Gereği görüşülüp düşünüldü:
5271 sayılı Ceza Muhakemesi Kanunu’nun 193/2. maddesinde yer alan “Sanık hakkında, toplanan delillere göre mahkûmiyet dışında bir karar verilmesi gerektiği kanısına varılırsa, sorgusu yapılmamış olsa da dava yokluğunda bitirilebilir.”
ve anılan Kanun’un 195/1. maddesinde “Suç, yalnız veya birlikte adlî para cezasını veya müsadereyi gerektirmekte ise; sanık gelmese bile duruşma yapılabilir.
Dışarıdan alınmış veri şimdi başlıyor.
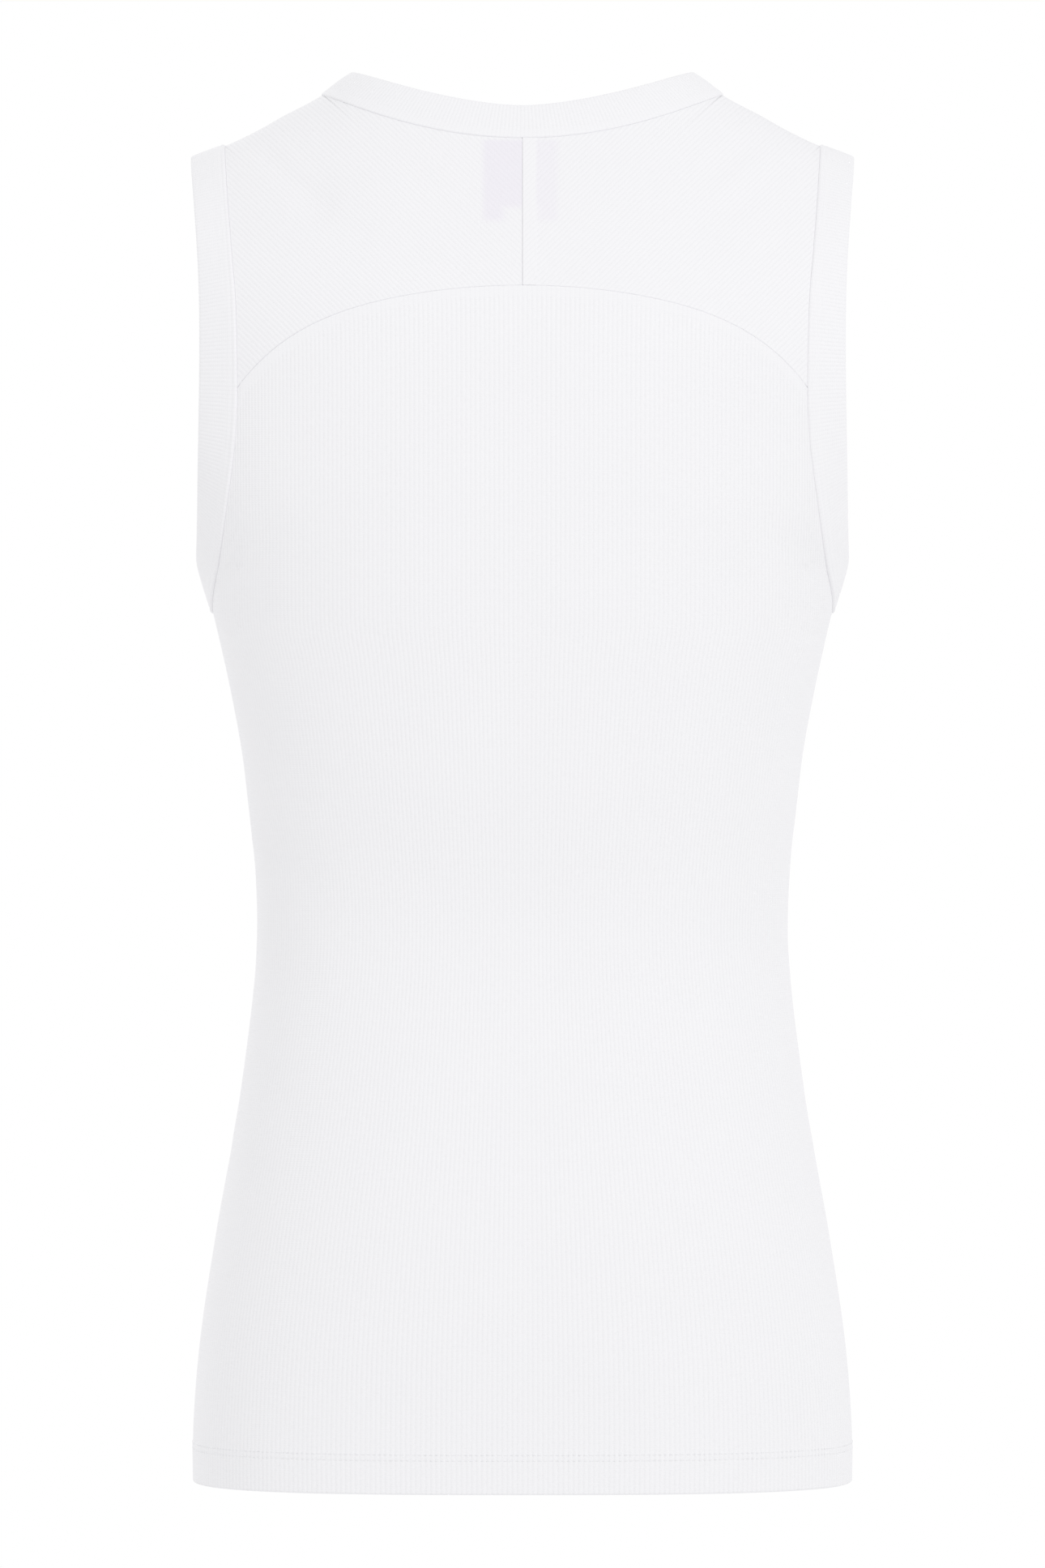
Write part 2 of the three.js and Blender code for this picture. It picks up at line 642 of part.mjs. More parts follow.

Bu gibi hâllerde sanığa gönderilecek davetiyede gelmese de duruşmanın yapılacağı yazılır.” şeklinde belirtilen istisnai durumlar dışında, sanığın sorgusu yapılmadan hüküm kurulması mümkün olmadığı halde; somut olayda, mahkemesince CMK’nın 193. maddesi hükmüne aykırı olarak, aynı Kanun’un 147. ve 191. maddeleri uyarınca hükümlünün sorgusu yapılmadan mahkûmiyet kararı verilmesi suretiyle savunma hakkının kısıtlanması,
Yasaya aykırı, Adalet Bakanlığı’nın kanun yararına bozma istemine dayalı Yargıtay Cumhuriyet Başsavcılığı’nca düzenlenen ihbarname içeriği bu itibarla yerinde görüldüğünden Gaziosmanpaşa 2. Asliye Ceza Mahkemesinin 25.02.2016 tarihli ve 2011/110 Esas, 2016/156 sayılı Kararının CMK.nın 309/4-b maddesi gereğince BOZULMASINA, müteakip işlemlerin mahallinde yapılmasına, dosyanın Adalet Bakanlığı’na gönderilmek üzere Yargıtay Cumhuriyet Başsavcılığı’na TEVDİİNE, 30.03.2022 gününde oybirliğiyle karar verildi.